BAD: "Proficient in Jira, Confluence, Figma, SQL, Tableau, Mixpanel, Amplitude, GitHub, Python."

This is a tools list. It reads like someone who thinks tools make them a PM. Tools are table stakes. What matters is what you built with those tools.

GOOD: "Used SQL to analyze customer usage patterns, identifying that 73% of power users leveraged the routing comparison feature. Influenced Q4 roadmap to expand routing logic capabilities, resulting in 28% increase in feature adoption."

Tools integrated into a decision narrative. That's how you show technical competence without a separate skills section.


FAQ

Should I include a cover letter with my Descartes PM application?

No. At Descartes, cover letters are not evaluated in the initial screen. Your resume must stand alone. If your background requires context (career pivot, employment gap, non-traditional path), add a 2-sentence "additional context" line at the bottom of your resume — not a separate document. Hiring managers at enterprise software companies scan resumes in under 10 seconds. Anything that requires extra effort to find gets missed.

How many years of experience do I need for PM roles at Descartes?

Descartes hires for associate PM (2-4 years), PM (4-7 years), and senior PM (7+ years) roles. The specific level matters less than the signal in your resume. A candidate with 5 years of experience who shows clear decision-making and domain alignment will beat a candidate with 8 years of generic PM experience. Focus on the quality of your bullet points, not the quantity of your years.

What if I don't have logistics or supply chain experience?

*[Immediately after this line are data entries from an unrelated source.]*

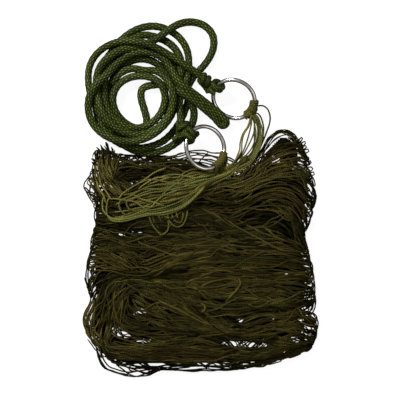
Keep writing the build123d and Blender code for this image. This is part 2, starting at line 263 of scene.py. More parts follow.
def braid(line, name, material, radius=0.00382, sides=32, strands=8, cell=0.0066, seed=1):
    """A round braid of two families of strands that pass over and under."""
    r = np.random.default_rng(seed)
    line, s = resample(line, cell / 7.0)
    t, a, b = frames(line)
    m = len(line)
    twist = 0.5 * np.sin(s / 0.11 + seed) + s * 3.0
    ang = np.linspace(0, 2 * np.pi, sides, endpoint=False)
    u = strands * ang[None] / (2 * np.pi) + s[:, None] / cell
    v = strands * ang[None] / (2 * np.pi) - s[:, None] / cell
    fu, fv = u - np.floor(u), v - np.floor(v)
    over = (np.floor(u) + np.floor(v)) % 2 < 1
    across = np.where(over, fv, fu)
    along = np.where(over, fu, fv)
    ridge = np.sqrt(np.clip(1 - (2 * across - 1) ** 2 * 0.96, 0, 1))
    hump = np.sqrt(np.clip(1 - (2 * along - 1) ** 2 * 0.80, 0, 1))
    h = ridge * hump
    soft = 1 + 0.018 * np.sin(s / 0.017 + seed) + 0.012 * np.sin(s / 0.0063 + 2 * seed)
    flat = 1 + 0.03 * np.cos(2 * (ang[None] + twist[:, None] * 0.3))
    rad = radius * (0.79 + 0.215 * h) * soft[:, None] * flat
    rad[0] *= 0.7
    rad[-1] *= 0.7
    ca, sa = np.cos(ang[None] + twist[:, None]), np.sin(ang[None] + twist[:, None])
    ring = line[:, None] + rad[..., None] * (ca[..., None] * a[:, None] + sa[..., None] * b[:, None])
    verts = np.vstack([ring.reshape(-1, 3), line[0] - t[0] * radius * 0.25, line[-1] + t[-1] * radius * 0.25])
    k = sides
    i = np.arange(m - 1)[:, None] * k + np.arange(k)[None]
    j = np.arange(m - 1)[:, None] * k + (np.arange(k)[None] + 1) % k
    q = np.stack([i, j, j + k, i + k], -1).reshape(-1, 4)
    c = np.arange(k)
    d = (c + 1) % k
    e0 = m * k
    tris = np.vstack(
        [
            np.column_stack([np.full(k, e0), d, c]),
            np.column_stack([np.full(k, e0 + 1), (m - 1) * k + c, (m - 1) * k + d]),
        ]
    )
    strand = np.where(over, np.floor(v) % strands, strands + np.floor(u) % strands)
    pick = r.random(2 * strands)
    # tone.r is the braid's height h, which the rope material turns into painted shade in the gaps between strands and a
    # painted highlight on their tops; tone.g picks each strand's own tone; tone.b marks the strands that pass over
    tone = np.column_stack(
        [
            np.append(h.ravel(), [0.3, 0.3]),
            np.append(pick[strand.astype(int) % (2 * strands)].ravel(), [0.5, 0.5]),
            np.append(np.where(over, 1.0, 0.0).ravel(), [0, 0]),
        ]
    )
    uu = np.append(np.tile(ang / (2 * np.pi), m), [0, 0])
    vv = np.append(np.repeat(s * 100, k), [0, s[-1] * 100])
    ob = make_mesh(name, verts, q, tris, np.column_stack([uu, vv]), tone, material)
    return ob, line


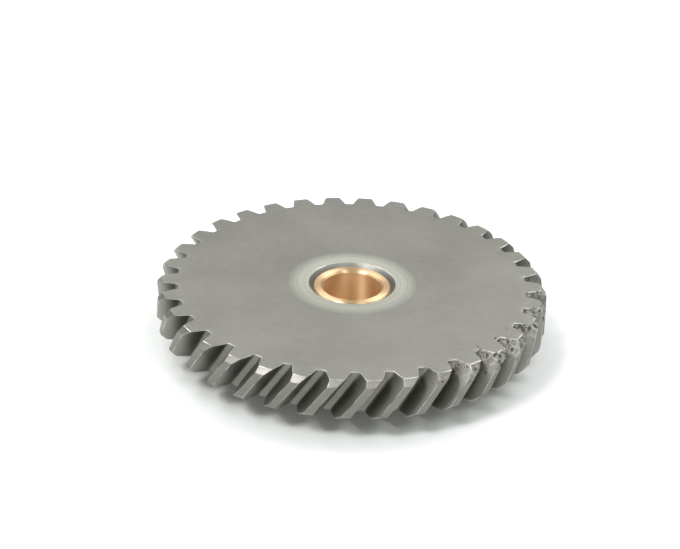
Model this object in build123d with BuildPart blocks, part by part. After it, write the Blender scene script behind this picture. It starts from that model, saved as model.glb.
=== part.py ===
"""Single helical gear, right hand, with a plain bronze bush pressed into its hub.

The gear stands on the end of its hub, with +Z up the bore. The origin is on the bore's axis in the
plane of the hub's end face, and one tooth is centred on +X at the upper face.
"""

import os
from math import acos, atan, cos, pi, radians, sin, tan

from build123d import *

# ---- Driving dimensions, in millimetres and degrees -------------------------------------------------

# Teeth: a standard rack, tilted by the helix angle
TOOTH_COUNT = 34
NORMAL_MODULE = 2.0
NORMAL_PRESSURE_ANGLE = 20.0
HELIX_ANGLE = 34.0
ADDENDUM_IN_MODULES = 1.0
DEDENDUM_IN_MODULES = 1.25
ROOT_BEVEL_IN_MODULES = 0.225

# Disc that carries the teeth
FACE_WIDTH = 9.4
RIM_CHAMFER = 1.25

# Hub, on the lower side only
HUB_DIAMETER = 28.0
HUB_HEIGHT = 4.6
HUB_CHAMFER = 0.8
HUB_ROOT_FILLET = 1.2

# Bush, and the bevel at each mouth of the seat it is pressed into
BUSH_BORE = 13.0
BUSH_WALL = 2.0
BUSH_RECESS = 0.5
BUSH_INNER_CHAMFER = 0.5
BUSH_OUTER_CHAMFER = 0.35
SEAT_CHAMFER = 1.15

# ---- Sizes that follow ------------------------------------------------------------------------------

transverse_module = NORMAL_MODULE / cos(radians(HELIX_ANGLE))
transverse_pressure = atan(tan(radians(NORMAL_PRESSURE_ANGLE)) / cos(radians(HELIX_ANGLE)))
pitch_radius = TOOTH_COUNT * transverse_module / 2
base_radius = pitch_radius * cos(transverse_pressure)
tip_radius = pitch_radius + ADDENDUM_IN_MODULES * NORMAL_MODULE
root_radius = pitch_radius - DEDENDUM_IN_MODULES * NORMAL_MODULE
root_bevel = ROOT_BEVEL_IN_MODULES * NORMAL_MODULE
helix_lead = 2 * pi * pitch_radius / tan(radians(HELIX_ANGLE))

web_bottom = HUB_HEIGHT
web_top = HUB_HEIGHT + FACE_WIDTH
bush_radius = BUSH_BORE / 2 + BUSH_WALL
bush_length = web_top - 2 * BUSH_RECESS

# The cutter runs half a module past the tips and past both faces of the disc.
cutter_overrun = NORMAL_MODULE / 2
cut_start = web_bottom - cutter_overrun
cut_length = FACE_WIDTH + 2 * cutter_overrun

# A gap lies half a pitch from the tooth on +X at the upper face, and turns with the helix below it.
cut_start_turn = 180 / TOOTH_COUNT - 360 * (web_top - cut_start) / helix_lead


def involute(pressure_angle):
    """Involute function of an angle in radians."""
    return tan(pressure_angle) - pressure_angle


def half_gap_angle(radius):
    """Half of the angle in radians that the gap between two teeth spans at a radius."""
    pressure = acos(min(1, base_radius / radius))
    half_tooth = pi / (2 * TOOTH_COUNT) + involute(transverse_pressure) - involute(pressure)
    return pi / TOOTH_COUNT - half_tooth


def gap_point(radius, angle):
    """Point of a gap that is centred on +X, in the plane square to the bore."""
    return (radius * cos(angle), radius * sin(angle))


def flank_points(side, point_count=6):
    """Points up one involute flank, from the root bevel to past the tips; side is 1 or -1."""
    foot = root_radius + root_bevel
    rise = tip_radius + cutter_overrun - foot
    radii = [foot + rise * i / (point_count - 1) for i in range(point_count)]
    return [gap_point(radius, side * half_gap_angle(radius)) for radius in radii]


def root_end(side):
    """End of the root's own arc, where the bevel up to the flank begins; side is 1 or -1."""
    return gap_point(root_radius, side * (half_gap_angle(root_radius) - root_bevel / root_radius))


# ---- Path of the cutter through one gap between two teeth -------------------------------------------

with BuildPart() as tooth_gap:
    with BuildSketch(Plane.XY.offset(cut_start).rotated((0, 0, cut_start_turn))):
        with BuildLine():
            right_flank = Spline(*flank_points(-1))
            left_flank = Spline(*flank_points(1))
            Line(right_flank @ 0, root_end(-1))
            RadiusArc(root_end(-1), root_end(1), -root_radius)
            Line(root_end(1), left_flank @ 0)
            Line(right_flank @ 1, left_flank @ 1)
        make_face()
    with BuildLine() as gear_axis:
        Line((0, 0, cut_start), (0, 0, cut_start + cut_length))
    with BuildLine() as pitch_helix:
        Helix(helix_lead, cut_length, pitch_radius, center=(0, 0, cut_start))
    sweep(path=gear_axis.wire(), binormal=pitch_helix.wire())

# ---- Gear wheel: disc, hub and teeth in one piece of steel ------------------------------------------

with BuildPart() as gear_wheel:
    with BuildSketch(Plane.XY.offset(web_bottom)):
        Circle(tip_radius)
    extrude(amount=FACE_WIDTH)
    chamfer(gear_wheel.edges(), RIM_CHAMFER)

    with BuildSketch(Plane.XY):
        Circle(HUB_DIAMETER / 2)
    extrude(amount=HUB_HEIGHT)
    chamfer(gear_wheel.edges().group_by(Axis.Z)[0], HUB_CHAMFER)
    web_edges = gear_wheel.edges().filter_by_position(Axis.Z, web_bottom, web_bottom)
    fillet(web_edges.sort_by(SortBy.LENGTH)[0], HUB_ROOT_FILLET)

    # The seat goes right through, with a bevel at each mouth to start the bush.
    with BuildSketch(Plane.XY):
        Circle(bush_radius)
    extrude(amount=web_top, mode=Mode.SUBTRACT)
    seat = gear_wheel.faces().filter_by(GeomType.CYLINDER).sort_by(SortBy.RADIUS)[0]
    chamfer(seat.edges().filter_by(GeomType.CIRCLE), SEAT_CHAMFER)

    with PolarLocations(0, TOOTH_COUNT):
        add(tooth_gap.part, mode=Mode.SUBTRACT)

# ---- Bush: a plain bronze tube, set just inside both ends of its seat -------------------------------

with BuildPart() as bush:
    with BuildSketch(Plane.XY.offset(BUSH_RECESS)):
        Circle(bush_radius)
        Circle(BUSH_BORE / 2, mode=Mode.SUBTRACT)
    extrude(amount=bush_length)
    inner_rims, outer_rims = bush.edges().filter_by(GeomType.CIRCLE).group_by(SortBy.RADIUS)
    chamfer(inner_rims, BUSH_INNER_CHAMFER)
    chamfer(outer_rims, BUSH_OUTER_CHAMFER)

# ---- Output -----------------------------------------------------------------------------------------

os.makedirs("parts", exist_ok=True)

gear_wheel.part.label = "gear_wheel"
export_step(gear_wheel.part, "parts/gear_wheel.step")

bush.part.label = "bush"
export_step(bush.part, "parts/bush.step")
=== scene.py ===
"""A single helical gear of turned steel with worn and pitted teeth, and the bronze bush in its hub.

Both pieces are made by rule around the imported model. Geometry Nodes bend one grid into a toothed
sector, repeat it round the wheel and bite the pits out of its worn side, and turn the bush on a lathe.
"""

from math import atan, cos, pi, radians, sin, tan

import bpy
from mathutils import Matrix, Vector


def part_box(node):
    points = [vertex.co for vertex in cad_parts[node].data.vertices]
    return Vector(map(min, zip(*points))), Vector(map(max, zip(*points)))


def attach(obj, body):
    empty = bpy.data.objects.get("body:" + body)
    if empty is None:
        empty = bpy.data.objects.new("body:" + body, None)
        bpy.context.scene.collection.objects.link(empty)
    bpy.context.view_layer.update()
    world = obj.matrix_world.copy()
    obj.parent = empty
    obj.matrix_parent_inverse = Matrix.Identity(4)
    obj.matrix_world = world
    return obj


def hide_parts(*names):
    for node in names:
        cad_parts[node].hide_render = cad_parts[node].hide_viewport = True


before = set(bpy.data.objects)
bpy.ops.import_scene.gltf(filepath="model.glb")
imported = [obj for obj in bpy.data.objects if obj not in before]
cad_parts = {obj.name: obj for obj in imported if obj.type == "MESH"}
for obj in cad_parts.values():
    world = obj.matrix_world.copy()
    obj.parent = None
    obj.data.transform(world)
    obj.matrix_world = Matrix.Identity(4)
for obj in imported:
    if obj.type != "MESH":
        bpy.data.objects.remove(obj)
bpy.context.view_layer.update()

MM = 0.001

# ---- Sizes: model.glb gives the outer ones, and a standard rack gives the teeth ---------------------

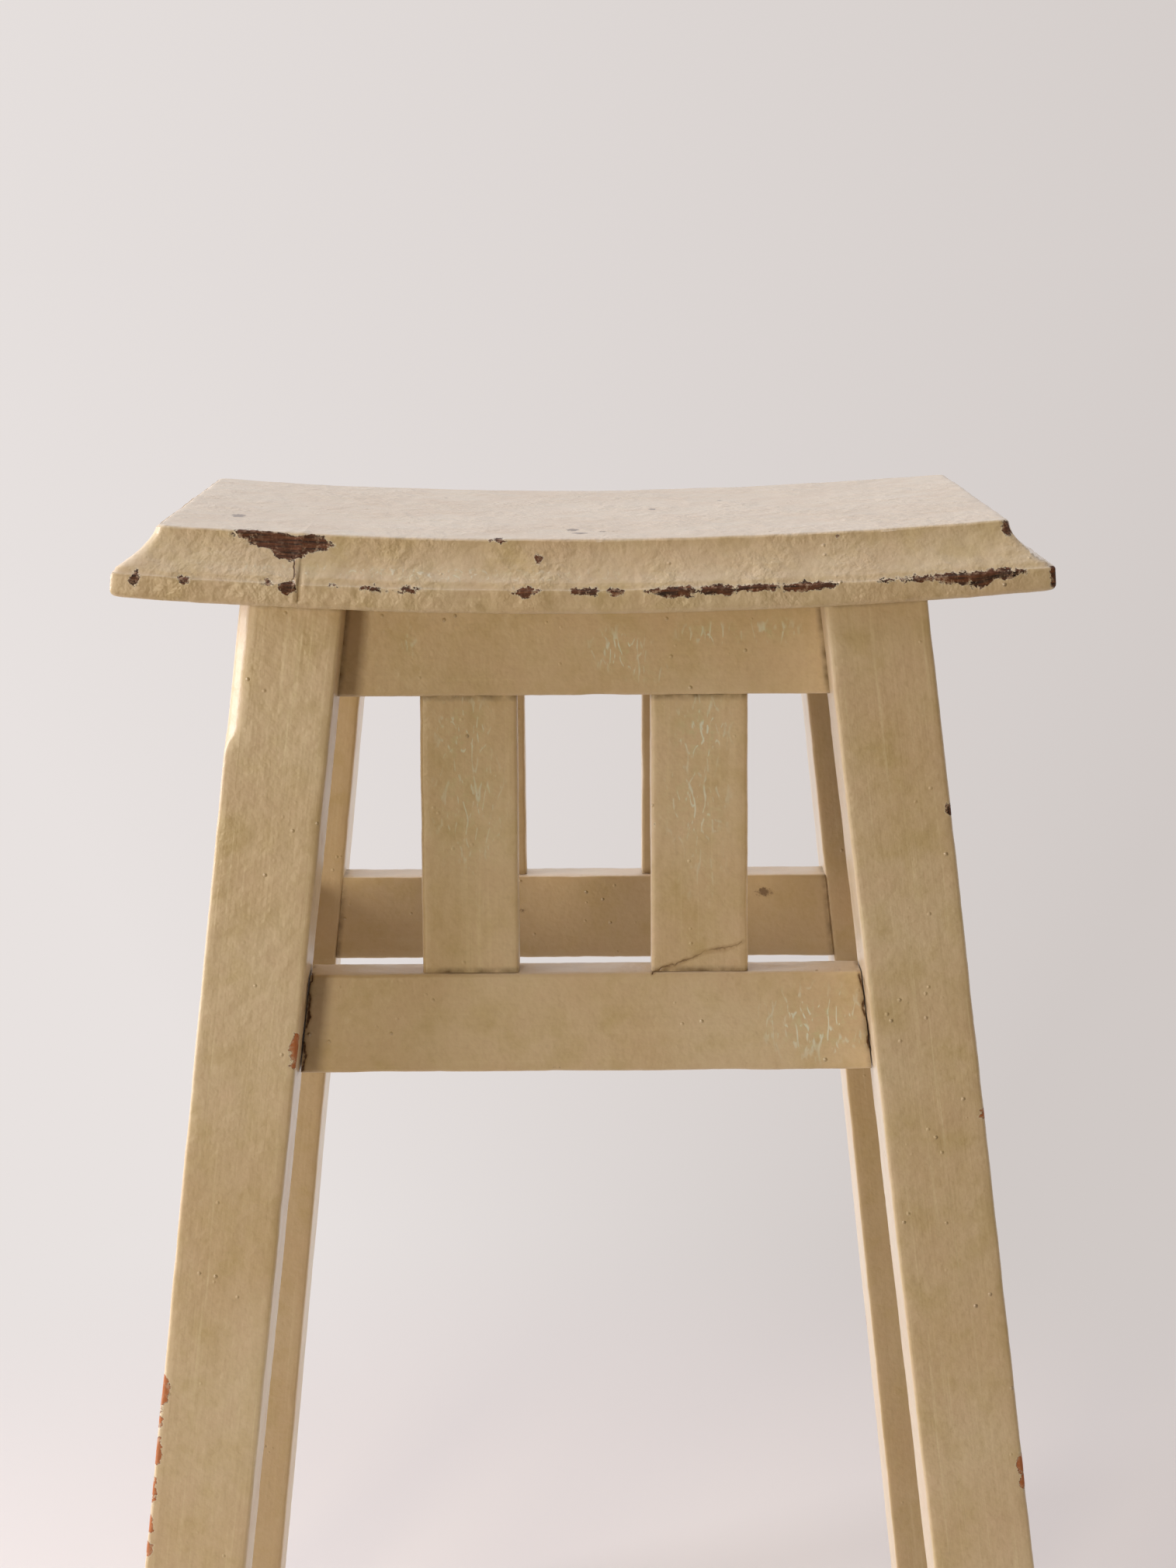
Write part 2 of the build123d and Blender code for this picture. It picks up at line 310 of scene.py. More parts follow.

You can still get hired if you demonstrate adjacent transferable skills. If you've worked on B2B enterprise software, data-intensive products, or customer-facing platform features, you're viable — but you must show you understand Descartes's domain. Research their products, read customer case studies, and frame your experience in logistics-adjacent language. In your interview, you'll be asked about your interest in the logistics space. Prepare a specific answer: why logistics, why now, why Descartes. Generic answers don't pass the bar.